The principal address at the meeting of 1831 was delivered by Rev. Dr. Bishop, president of Miami University. However it may have been seventy years ago, this address is now interesting reading. Dr. Bishop begins with setting forth various arguments for education, as those drawn from its political, religious, and industrial uses. He insists particularly upon the value of education to the people of the United States, dwelling mainly upon common schools, and alleging that improvements in these schools have not kept pace with improvements in other departments of life. He speaks of the disorganization growing out of the fact that each teacher is compelled, in defiance of all common sense and sound principle, to teach almost everything at one and the same time, and declares that a common school, to be efficient and to correspond with the other improvements of the age, ought to be divided into distinct departments, as follows:

In one department ought to be taught, and taught only, the alphabet, including the pronunciation of the vowels and diphthongs, in words of from one to four syllables.

In a second department ought to be taught arithmetic, from notation to the single rule of three.

In a third I would put reading and spelling and English and penmanship. In a fourth I would put geography, with sacred history and the history of the United States: and

In a fifth department I would put all the higher branches of arithmetic, with the elements of general history, and of mental philosophy.

The advantages of having some such distinct departments would be these:

1. The elements of every distinct article would thus be presented to the young

1 An interesting but brief sketch of Dr. Bishop, who had been a professor in Transylvania University, Lexington, Ky., for some twenty years before entering upon his work at Miami, may be found in the Decennial Anniversary volume of Miami University. The Republican Publishing Co., Hamilton, [1899].

mind distinctly and clearly, and hence, in the most of cases, everything would be fully understood from the very beginning.

2. A habit of forming clear and distinct conceptions would thus be early acquired. The common mode of teaching children is extremely unfavorable to this important branch of mental discipline.

3. A competent teacher would, under an arrangement of this kind, give a great deal more instruction on any one subject within a given time than in the ordinary mode and with a great deal less animal exhaustion.

Dr. Bishop pauses to glance at the influence that an improved mode of instruction in the primary schools would exert on the higher schools and colleges. More pupils would be fitted for the higher schools, more persons would receive an improved education, students who went to college would go better prepared, and the course of study in the higher schools could be extended and improved. He dwells at length upon the need of competent teachers. The subject of education he declares to be one great whole; no matter what else is done it will be of little value unless republican simplicity is preserved; much time must be devoted to instruction, both by teacher and pupil, in order to secure a good education, and proper social intercourse between pupil and teacher must be fostered.

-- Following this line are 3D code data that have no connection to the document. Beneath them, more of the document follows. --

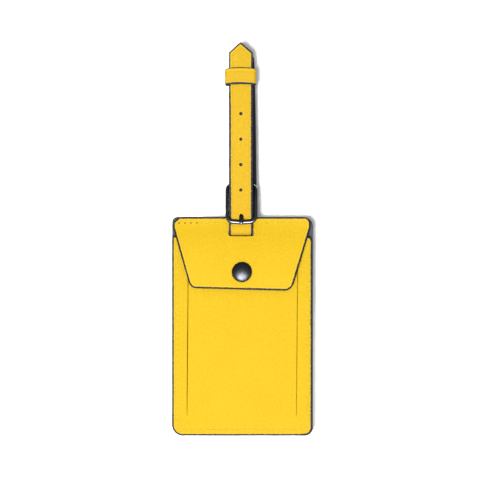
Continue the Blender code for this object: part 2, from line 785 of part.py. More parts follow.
def build():
    clear_scene()
    b = Builder()
    yellow = make_material("yellow_leather", (0.945, 0.600, 0.030), 0.62)
    dark = make_material("dark_lining", (0.085, 0.088, 0.115), 0.85)
    board = make_material("grey_board", (0.42, 0.39, 0.34), 0.9)
    paper = make_material("white_card", (0.88, 0.87, 0.83), 0.75)
    thread = make_material("yellow_thread", (0.900, 0.560, 0.040), 0.7)
    metal = make_material("black_metal", (0.035, 0.035, 0.042), 0.28, 1.0)

    tag_pieces = build_tag_body(b, yellow, dark, board)
    tag_pieces.append(build_yoke(b, yellow))
    tag_pieces += build_threads(b, thread)
    flap_pieces = build_flap(b, yellow, dark)
    snap_on_flap, snap_on_pocket = build_snap(b, metal)
    card = build_card(b, paper)

    build_strap_loop(b, yellow)
    throat = build_strap_throat(b, yellow)
    tail = build_strap_tail(b, yellow)
    punch_strap(b, throat, tail)
    build_rivet(b, metal)
    keeper = build_keeper(b, yellow)
    frame = build_frame(b, metal)
    prong = build_prong(b, metal)

    swing = b.pivot("tag_swing_axis", (0, -TURN_DEPTH, TURN_Z))
    crease = b.pivot("flap_fold_axis", (0, -bowed_depth(FLAP_CREASE), FLAP_CREASE))
    hinge_bar = b.pivot("buckle_axis", (0, -BAR_DEPTH, BAR_Z))
    keeper_guide = b.pivot("keeper_slide_axis", (KEEPER_X, -TAIL_DEPTH, KEEPER_Z))
    card_guide = b.pivot("card_slide_axis", (TAG_X, -FRONT_DEPTH, CARD_BOTTOM))
    hang(crease, flap_pieces + snap_on_flap)
    hang(card_guide, [card])
    hang(keeper_guide, [keeper])
    hang(hinge_bar, [frame, prong])
    hang(swing, tag_pieces + snap_on_pocket + [crease, card_guide])
    for obj in bpy.data.objects:
        if obj.parent is None:
            obj.location -= Vector(BEARING_FACE)


build()
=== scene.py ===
"""Looks for the luggage tag: leather, lining, thread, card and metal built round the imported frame.

Lengths are in millimetres, measured from the centre of the strap's slot on the tag's rear face, and
become metres in the row frame when a mesh is made. The tag's front faces -Y, so a layer at a depth d
lies at y = -d.
"""

import json
import math

import bmesh
import bpy
import numpy as np
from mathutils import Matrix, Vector
from mathutils.geometry import delaunay_2d_cdt


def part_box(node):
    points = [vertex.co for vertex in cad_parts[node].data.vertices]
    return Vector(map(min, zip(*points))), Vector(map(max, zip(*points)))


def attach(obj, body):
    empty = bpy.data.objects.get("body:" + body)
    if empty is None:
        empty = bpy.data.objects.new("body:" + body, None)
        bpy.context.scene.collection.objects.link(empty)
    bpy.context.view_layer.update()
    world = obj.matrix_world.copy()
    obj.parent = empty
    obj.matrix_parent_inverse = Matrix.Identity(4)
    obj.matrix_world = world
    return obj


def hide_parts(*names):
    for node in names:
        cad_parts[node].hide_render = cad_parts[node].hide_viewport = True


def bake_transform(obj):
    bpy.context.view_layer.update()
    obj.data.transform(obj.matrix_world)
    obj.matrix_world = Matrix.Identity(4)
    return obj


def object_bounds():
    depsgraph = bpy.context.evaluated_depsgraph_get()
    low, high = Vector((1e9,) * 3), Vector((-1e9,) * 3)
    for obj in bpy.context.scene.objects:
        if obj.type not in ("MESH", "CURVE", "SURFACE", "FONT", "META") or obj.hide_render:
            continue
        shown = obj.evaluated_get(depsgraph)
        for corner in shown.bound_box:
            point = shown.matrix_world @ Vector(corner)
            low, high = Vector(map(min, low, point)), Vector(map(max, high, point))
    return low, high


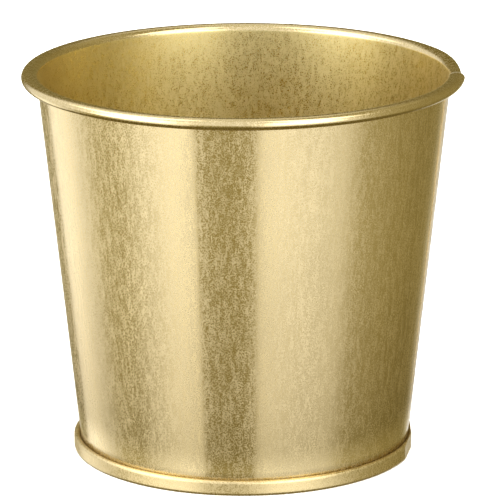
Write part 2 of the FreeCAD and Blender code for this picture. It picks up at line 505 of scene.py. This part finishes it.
def finish_sheet(shape, name, outer, inner):
    """Merges the surface, lets its widest place look outward, thickens it and makes it a piece. The
    side that faces the axis gets the inner material, and the sheared edges get their own. So does
    the curl, which is whatever lies above CURL_HEIGHT or outside CURL_RADIUS."""
    bmesh.ops.remove_doubles(shape, verts=shape.verts, dist=MERGE_MM * MM)
    bmesh.ops.recalc_face_normals(shape, faces=shape.faces)
    widest = max(shape.faces, key=lambda face: face.calc_center_median().xy.length)
    if widest.normal.dot(widest.calc_center_median()) < 0:
        bmesh.ops.reverse_faces(shape, faces=shape.faces)
    drawn = set(shape.verts)
    bmesh.ops.solidify(shape, geom=shape.faces, thickness=SHEET * MM)
    shape.normal_update()
    for face in shape.faces:
        middle = face.calc_center_median() / MM
        angle = math.degrees(math.atan2(middle.y, middle.x))
        if len({corner in drawn for corner in face.verts}) == 2:
            face.material_index = SHEARED
        elif middle.z > CURL_HEIGHT or middle.xy.length > CURL_RADIUS:
            # The strip before the rim's cut edge is pale: a burr, and a painted highlight along the
            # edge.
            face.material_index = SHEARED if RIM_EDGE - BURR_AND_HIGHLIGHT < angle < RIM_EDGE else CURL
        else:
            inward = face.normal.xy.dot(middle.xy.normalized()) < INWARD_LIMIT
            face.material_index = INSIDE if inward else OUTSIDE
    mesh = bpy.data.meshes.new(name)
    shape.to_mesh(mesh)
    shape.free()
    mesh.shade_smooth()
    mesh.set_sharp_from_angle(angle=math.radians(SHARP_ANGLE))
    piece = bpy.data.objects.new(name, mesh)
    bpy.context.scene.collection.objects.link(piece)
    for material in (outer, inner, curl_brass, sheared):
        mesh.materials.append(material)
    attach(piece, "root")
    size = [round(side / MM, 2) for side in piece.dimensions]
    print(name, len(mesh.polygons), "faces,", size, "mm")
    return piece


# %% [markdown]
# The sizes come from the frame where it has them: the height, the rim and the base ring. The rest
# are the sheet's own: its thickness, the gap between folded layers, and the bends of the curl.

# %% Sizes of the sheet work
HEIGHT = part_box("body_sheet")[1].z / MM
RIM_RADIUS = -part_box("body_sheet")[0].x / MM
RING_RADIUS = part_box("base_plate")[1].y / MM
GAP = 0.03
PITCH = SHEET + GAP
RING_HEIGHT = 3.5
RING_CORNER = 0.7
FLOOR_HEIGHT = 4.3
TAPER_START = 3.7
TAPER_BEND = 6.0
WALL_TOP_RADIUS = 47.45
CURL_HALF_HEIGHT = 1.3
HOOK_CLEARANCE = 0.6
COVER_CLEARANCE = 0.15
END_RUN = 0.5
FOLD_RADIUS = PITCH + SHEET / 2
FOLD_HEIGHT = RING_HEIGHT - FOLD_RADIUS
HOOK_FOLD_HEIGHT = PITCH + FOLD_RADIUS
HOOK_TOP = FOLD_HEIGHT - HOOK_CLEARANCE
COVER_BOTTOM = HOOK_FOLD_HEIGHT + COVER_CLEARANCE
WALL_INSIDE = RING_RADIUS - 3 * PITCH - SHEET
CHUCK_INSIDE = RING_RADIUS - 4 * PITCH - SHEET
print("height", round(HEIGHT, 2), "rim", round(RIM_RADIUS, 2), "ring", round(RING_RADIUS, 2))

# %% [markdown]
# The curl is an oval, wider than it is tall, because it was rolled outward over a tapered wall. It is
# drawn as bends of different radii that meet smoothly. The end that is tucked into the other one's
# curl is the same walk with a smaller outer bend, a lower top and less reach. The top bend takes
# whatever reach the other bends leave to it.

# %% Section of the body sheet
SHOULDER, BROW, CHIN, TUCK, FREE_EDGE = 65.0, 110.0, 250.0, 290.0, 330.0
INNER_BEND, OUTER_BEND, UNDER_BEND, LAST_BEND = 1.5, 1.25, 2.0, 1.2
TUCKED_BEND = 0.79
TUCKED_INSET = 0.85
TUCKED_SHARE = 0.65
SEAM_STEP = 0.4
WALL_PIECES = 24
CURL_MIDDLE = HEIGHT - CURL_HALF_HEIGHT
TAPER = (WALL_TOP_RADIUS - SHEET - WALL_INSIDE) / (CURL_MIDDLE - TAPER_START)


def body_chain(shape, hooked, share):
    """Inner face of the body sheet. share is 0 for the plain rim and 1 for the tucked end."""
    lean = math.atan(TAPER + share * SEAM_STEP / (CURL_MIDDLE - TAPER_START))
    outer_bend = OUTER_BEND + share * (TUCKED_BEND - OUTER_BEND)
    top = HEIGHT - share * PITCH
    reach = RIM_RADIUS - share * TUCKED_INSET
    shoulder, brow = math.radians(SHOULDER), math.radians(BROW)
    foot_radius = WALL_INSIDE + TAPER_BEND * (1 - math.cos(lean))
    foot_height = TAPER_START + TAPER_BEND * math.sin(lean)
    rise = INNER_BEND * (math.sin(shoulder) - math.sin(lean))
    across = INNER_BEND * (math.cos(lean) - math.cos(shoulder)) + outer_bend * (1 + math.cos(brow))
    left = reach - across - foot_radius - (top - rise - foot_height) * math.tan(lean)
    spread = math.cos(shoulder) - math.cos(brow) - (1 - math.sin(shoulder)) * math.tan(lean)
    top_bend = left / spread
    run = (top - top_bend * (1 - math.sin(shoulder)) - rise - foot_height) / math.cos(lean)
    small = 1 - share * (1 - TUCKED_SHARE)
    if hooked:
        start, heading = (RING_RADIUS - PITCH, HOOK_TOP), 180.0
        hook = [("run", HOOK_TOP - HOOK_FOLD_HEIGHT, 2), ("bend", FOLD_RADIUS, 180.0)]
    else:
        start, heading = (WALL_INSIDE, HOOK_FOLD_HEIGHT), 0.0
        hook = []
    return walk(
        shape,
        start,
        heading,
        hook
        + [
            ("run", TAPER_START - HOOK_FOLD_HEIGHT, 3),
            ("bend", TAPER_BEND, math.degrees(lean)),
            ("run", END_RUN, 1),
            ("run", run - 2 * END_RUN, WALL_PIECES),
            ("run", END_RUN, 1),
            ("bend", INNER_BEND, SHOULDER - math.degrees(lean)),
            ("bend", top_bend, BROW - SHOULDER),
            ("bend", outer_bend, CHIN - BROW),
            ("bend", UNDER_BEND * small, TUCK - CHIN),
            ("bend", LAST_BEND * small, FREE_EDGE - TUCK),
        ],
    )


# %% [markdown]
# One sheet goes all the way round and a little further. From the camera's side it keeps its full
# curl up to its cut edge; its other end narrows its curl, stands proud on the wall, and runs inside
# the first one's curl to its own cut edge. The last sliver of the full curl before its cut edge is a
# strip of its own, so that it can have the pale sheared material: partly the thin bare burr that the
# shear has left, partly a painted highlight along the edge. The base seam has no hook where the
# layers cross.

# %% Body sheet
SEAM_EDGE = -13.0
EASE_START, EASE_END = -1.0, 24.0
EASE_SECTIONS = 16
NOTCH_ANGLE = 24.0

shape = bmesh.new()
hooked = body_chain(shape, True, 0.0)
plain = body_chain(shape, False, 0.0)
tucked = body_chain(shape, False, 1.0)
eased = []
for section in range(EASE_SECTIONS + 1):
    part_way = section / EASE_SECTIONS
    chain = body_chain(shape, False, (1 + math.cos(math.pi * part_way)) / 2)
    turn_to(shape, chain, EASE_START + part_way * (EASE_END - EASE_START))
    eased.append(chain)
bridge_chains(shape, eased)
spin_between(shape, tucked, SEAM_EDGE, EASE_START)
spin_between(shape, plain, -NOTCH_ANGLE, RIM_EDGE - BURR_AND_HIGHLIGHT)
spin_between(shape, body_chain(shape, False, 0.0), RIM_EDGE - BURR_AND_HIGHLIGHT, RIM_EDGE)
spin_between(shape, hooked, EASE_END, 360.0 - NOTCH_ANGLE)
body = finish_sheet(shape, "rolled_body", wall_brass, inner_brass_shaded)
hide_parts("body_sheet")

# %% [markdown]
# The base plate is walked the same way, from the tip of its cover hook over the body's hook, down
# the outside, under the seam, up inside the wall and across the floor to the axis. Where it crosses
# the side seam the ring is crushed to three flats, each a direction and a distance from the axis:
# what stands outside a flat is cut away and the hole is filled. The sheet is thickened after that,
# so whatever then stands out of a flat is pressed back to just behind it.

# %% Base plate
FLATS = [(0.0, 39.0), (10.5, 39.15), (-10.5, 39.15)]
FLOOR_BEND, PANEL_BEND, PANEL_TURN, PANEL_RADIUS = 0.9, 1.2, 40.0, 29.0
PANEL_SLOPE = math.sin(math.radians(PANEL_TURN)) * (2 * PANEL_BEND + SHEET)
PANEL_PIECES = 12
PRESS_TOLERANCE = 0.001
PRESS_DEPTH = 0.02

shape = bmesh.new()
chain = walk(
    shape,
    (RING_RADIUS - 2 * PITCH - SHEET, COVER_BOTTOM),
    0.0,
    [
        ("run", FOLD_HEIGHT - COVER_BOTTOM, 2),
        ("bend", FOLD_RADIUS, 180.0),
        ("run", FOLD_HEIGHT - RING_CORNER, 4),
        ("bend", RING_CORNER, 90.0),
        ("run", RING_RADIUS - CHUCK_INSIDE - 2 * RING_CORNER, 2),
        ("bend", RING_CORNER, 90.0),
        ("run", FLOOR_HEIGHT - SHEET - RING_CORNER - FLOOR_BEND, 3),
        ("bend", FLOOR_BEND, -90.0),
        ("run", CHUCK_INSIDE - FLOOR_BEND - PANEL_RADIUS, 6),
        ("bend", PANEL_BEND, PANEL_TURN),
        ("bend", PANEL_BEND + SHEET, -PANEL_TURN),
        ("run", PANEL_RADIUS - PANEL_SLOPE - END_RUN, PANEL_PIECES),
        ("run", END_RUN, 1),
    ],
)
spin_between(shape, chain, 0.0, 360.0)
bmesh.ops.remove_doubles(shape, verts=shape.verts, dist=MERGE_MM * MM)
flats = []
for direction, distance in FLATS:
    turn = Matrix.Rotation(math.radians(direction), 3, "Z")
    flats.append((turn @ Vector((1, 0, 0)), distance))
for outward, distance in flats:
    pressed = bmesh.ops.bisect_plane(
        shape,
        geom=list(shape.verts) + list(shape.edges) + list(shape.faces),
        plane_co=outward * distance * MM,
        plane_no=outward,
        clear_outer=True,
    )
    border = [edge for edge in pressed["geom_cut"] if isinstance(edge, bmesh.types.BMEdge)]
    bmesh.ops.edgeloop_fill(shape, edges=border)
base = finish_sheet(shape, "pressed_base", base_brass, base_brass)
for outward, distance in flats:
    for corner in base.data.vertices:
        excess = corner.co.dot(outward) - distance * MM
        if excess > PRESS_TOLERANCE * MM:
            corner.co -= outward * (excess + PRESS_DEPTH * MM)
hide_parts("base_plate")

# %% [markdown]
# The bead of sealing compound stays as the frame has it: nobody sees it inside the seam. It only
# gets its own material, a dull grey rubber.

# %% Seam compound
SPECK_MM = 0.3

compound = bpy.data.materials.new("sealing_compound_rubber")
compound.use_nodes = True
tree = compound.node_tree
place = add(tree, "ShaderNodeTexCoord").outputs["Object"]
specks = add(tree, "ShaderNodeTexNoise", {"Vector": place, "Scale": 1 / (SPECK_MM * MM)})
tone = add(tree, "ShaderNodeValToRGB", {"Fac": specks.outputs["Fac"]})
fill_ramp(tone, [(0.3, linear("#2E2E2C")), (0.7, linear("#4A4A46"))])
tree.links.new(tone.outputs["Color"], tree.nodes["Principled BSDF"].inputs["Base Color"])
tree.nodes["Principled BSDF"].inputs["Roughness"].default_value = 0.85
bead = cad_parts["seam_compound"]
bead.data.materials.clear()
bead.data.materials.append(compound)
print("bead:", bead.name)
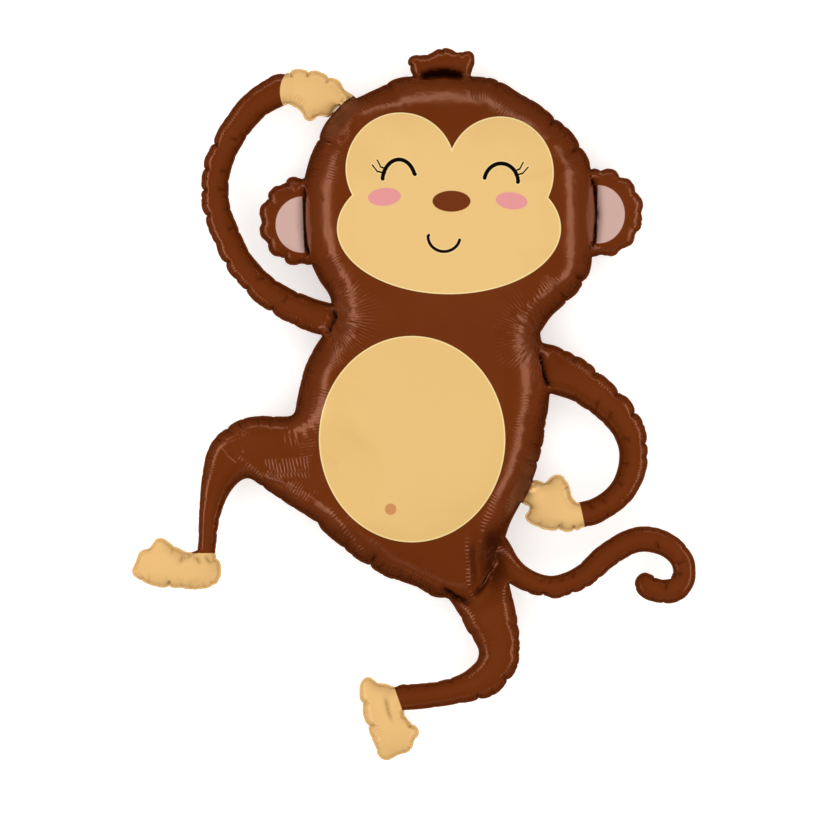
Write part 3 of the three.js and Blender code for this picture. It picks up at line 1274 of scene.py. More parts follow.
@dataclass(frozen=True)
class Rays:
    """Fine ridges that run out from a corner of the outline, with a painted highlight on each, in metres and
    degrees.

    Attributes:
        corner: The corner.
        toward: Direction of the middle line.
        opening: Angle between the outermost lines.
        count: How many lines.
        reach: How far the lines run.
    """

    corner: tuple[float, float]
    toward: float
    opening: float
    count: int
    reach: float

    def marks(self, x: Value, y: Value, wander: Value) -> Value:
        """Gives 1 on the lines and 0 between them."""
        cosine, sine = math.cos(math.radians(self.toward)), math.sin(math.radians(self.toward))
        across, up = x - self.corner[0], y - self.corner[1]
        ahead = across * cosine + up * sine
        aside = up * cosine - across * sine
        angle = aside.math("ARCTAN2", ahead)
        opening = math.radians(self.opening)
        wave = (angle * (2.0 * math.pi * self.count / opening) + wander * 4.0).math("SINE")
        away = (ahead * ahead + aside * aside).math("SQRT")
        near = (away + wander * 0.03 - self.reach).inside(0.045) * (0.010 - away).inside(0.008)
        lines = (wave - 0.1).math("MULTIPLY", 1.3, clamp=True) * 0.6
        return lines * near * (abs(angle) - opening / 2).inside(0.4)


def below(height: float) -> Cut:
    """Keeps what is lower than a height on the picture."""
    return Cut((1.0, height), (-1.0, height))


def above(height: float) -> Cut:
    """Keeps what is higher than a height on the picture."""
    return Cut((-1.0, height), (1.0, height))


def west_of(place: float) -> Cut:
    """Keeps what is left of a place on the picture."""
    return Cut((place, -1.0), (place, 1.0))


@dataclass(frozen=True)
class Paws:
    """Where the hands and feet are printed in the light colour, as shapes that overlap."""

    fields: tuple[tuple[Shape, ...], ...] = (
        (Oval(-0.187, 0.634, 0.085, 0.077), Cut((-0.1647, 0.5936), (-0.1260, 0.6241))),
        (
            Cut((0.2424, -0.1565), (0.2220, -0.1992)),
            Cut((0.3475, -0.2510), (0.3375, -0.2030)),
            above(-0.272),
            below(-0.124),
        ),
        (west_of(-0.4513), below(-0.256)),
        (west_of(-0.374), below(-0.303)),
        (west_of(0.016), below(-0.541), Cut((-0.0236, -0.6221), (-0.0520, -0.5408))),
        (west_of(0.016), below(-0.622)),
    )


def forked(foot: tuple[float, float], tip: tuple[float, float]) -> list[Fold]:
    """Lays a short crease that forks at its tip, as on the inside of a bend, darkened with painted shade.

    Args:
        foot: Where it starts at the weld, in metres.
        tip: Where it forks.

    Returns:
        The crease and its two arms.
    """
    dx, dy = tip[0] - foot[0], tip[1] - foot[1]
    arms = []
    for turn in (-1.0, 1.1):
        along = 0.5 * (dx * math.cos(turn) - dy * math.sin(turn))
        aside = 0.5 * (dx * math.sin(turn) + dy * math.cos(turn))
        arms.append((tip[0] + along, tip[1] + aside))
    beyond = (tip[0] + 0.3 * dx, tip[1] + 0.3 * dy)
    return [
        Fold((foot, tip, beyond), -0.0016, 0.0034, shade=0.50),
        Fold((arms[0], tip, arms[1]), -0.0010, 0.0030, shade=0.42),
    ]


@dataclass(frozen=True)
class PleatLines:
    """Sharp lines that run from the weld into the film.

    Attributes:
        pitch: Mean distance between two lines.
        width: Width of a line.
        shortest: Length of the shortest line.
        longest: Length of the longest.
        depth: How deep a line is.
    """

    pitch: float
    width: float
    shortest: float
    longest: float
    depth: float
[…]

Of the charlatanry that prevailed, he speaks in this decided fashion:

The strolling men of wisdom and of experience who propose teaching grammar and geography and astronomy and chemistry and natural philosophy and Latin and Greek and almost everything, in some ten or twenty or thirty lessons-and thirty lessons generally exhaust all their knowledge and acquirements on any one subject-these strolling teachers follow an occupation about as honorable to themselves and about as profitable to the community as the occupation of strolling beggars and strolling showmen is. There is, in fact, only one class of men who follow an occupation less honorable-that is, the class of strolling blacklegs. The third address, delivered by Mr. Alexander Kinmont, was explanatory of the objects and designs of the Western Academic Institute. It contained what we should now consider an excessive number of Latin quotations, but Mr. Kinmont was ford of the classics, and such was the fashion of the times.

The committee of publication respectfully solicit information from all parts of the great Valley of the Mississippi concerning the condition of schools, the various improvements or changes that may have been lately introduced, and the state of public feeling on this very interesting and important subject.

The pamphlet closes with the prospectus of The Academic Pioneer, to be conducted by the editorial committee of the institute. The purposes of this publication are declared to be to furnish information in the various departments of education, to give efficiency to the means of instruction, to call to its aid the improvement making by the ceaseless action of the human intellect, and to bring home to the minds and bosoms of parents and instructors the importance and magnitude of the duty of proper attention to the moral, physical, and mental character of the young. The purposes are still further explained, and school committees and parents are appealed to to take a deep interest in the enterprise. As soon as a sufficient subscription should be received to justify the continuation of The Academic Pioneer, it would be published on or about the first of every month. It was to be 16 pages in size, and the price was fixed at $1.50 a year.1

1 The library of the Historical and Philosophical Society of Ohio, in Cincinnati, contains a tingle copy of a document that bears the following title page: "Academic Pioneer, Vol. I, Cincinnati, 1831, No. 1. Proceedings of the first anniversary meeting of the Western Academical Institute and Board of Education. Held in Cincinnati, June 25, 1831. Quid majus reipublicæ, majus meliusve afferre possumus, quam si juventem docemus, et bene erudimus.-Cicero. Cincinnati: Williamson & Wood, printers, 177 Main street. 1831.”

Venable, in his "Partial list of literary periodicals published in the Ohio Valley from the year 1803 to 1800," gives this title: "The Academic Pioneer and Guardian of Education, Cincinnati. Monthly. 183. 40 8-vo. pages. Price, $2. Organ of the Western Academic Institute and predecessor of The Academician, Albert Picket, editor."-Beginnings of Literary Culture in the Ohio Valley, p. 125.